| name | charenc |
| description | Character encoding conversion for editing non-UTF-8 files with AI agents. Use when: (1) Editing files with Japanese characters that appear garbled, (2) Working with legacy codebases using cp932/Shift-JIS/EUC-JP encoding, (3) Converting file encodings before editing and restoring after. Workflow: convert to UTF-8 -> edit -> restore original encoding. |
Character Encoding Conversion (v2.0)
Most AI agents operate in UTF-8. This skill enables editing non-UTF-8 files (cp932, shift-jis, euc-jp, etc.) through a convert-edit-restore workflow.
v2.0 Changes:
- Simplified CLI (removed
--output, --backup-dir, --strict-hash, --force)
- No line ending conversion (preserves CRLF/LF/CR as-is)
- Metadata v2 format (
schema: "charenc-simple")
Quick Start
1. Convert to UTF-8
python scripts/convert_to_utf8.py <file> -e <encoding>
Example:
python scripts/convert_to_utf8.py config.txt -e cp932
This creates:
- Backup file:
config.txt.cp932.bak
- Metadata:
.charenc_meta/config.txt.json
2. Edit the file
The file is now UTF-8. Edit freely with your AI agent.

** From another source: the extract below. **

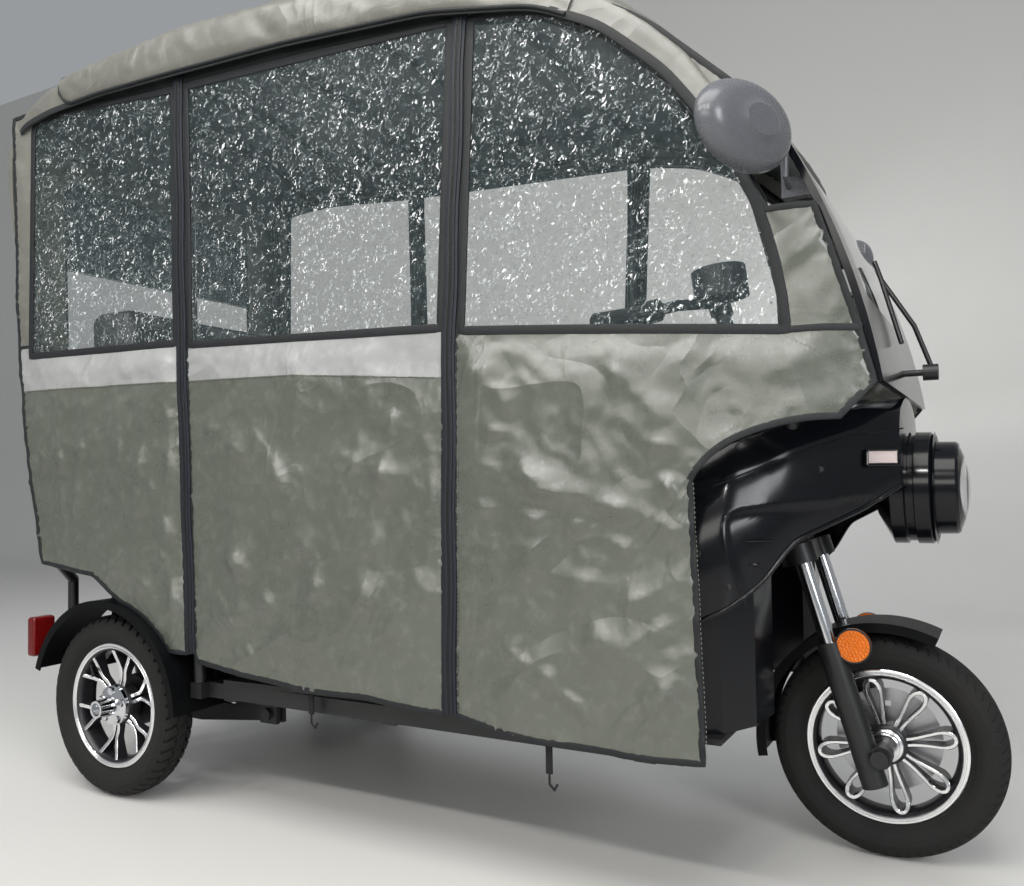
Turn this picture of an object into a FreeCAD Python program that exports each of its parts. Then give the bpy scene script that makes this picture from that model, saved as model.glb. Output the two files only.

3. Restore original encoding
python scripts/restore_encoding.py <file>
Example:
python scripts/restore_encoding.py config.txt
This restores cp932 encoding and removes backup/metadata.
Script Reference
convert_to_utf8.py
| Option | Description |
|---|
-e, --encoding | Source encoding (required) |
--no-backup | Skip backup creation |
restore_encoding.py
| Option | Description |
|---|
--errors | Error handling: strict/replace/backslashreplace/xmlcharrefreplace |
--keep-backup | Keep backup and metadata |
Error Handling
If restore fails due to unconvertible characters (e.g., emoji added during editing):
python scripts/restore_encoding.py file.txt --errors replace
python scripts/restore_encoding.py file.txt --errors backslashreplace
Hash Verification
When restoring, the tool verifies the file content by comparing SHA256 hashes:
- If the hash doesn't match (e.g., you edited the file), restore continues with a warning
- The warning includes both expected and current hash values
- Restore always succeeds (no strict mode in v2.0)
This helps detect unexpected file modifications while allowing intentional edits.
Supported Encodings
See supported_encodings.md for full list.
Common: cp932, shift_jis, euc-jp, iso-2022-jp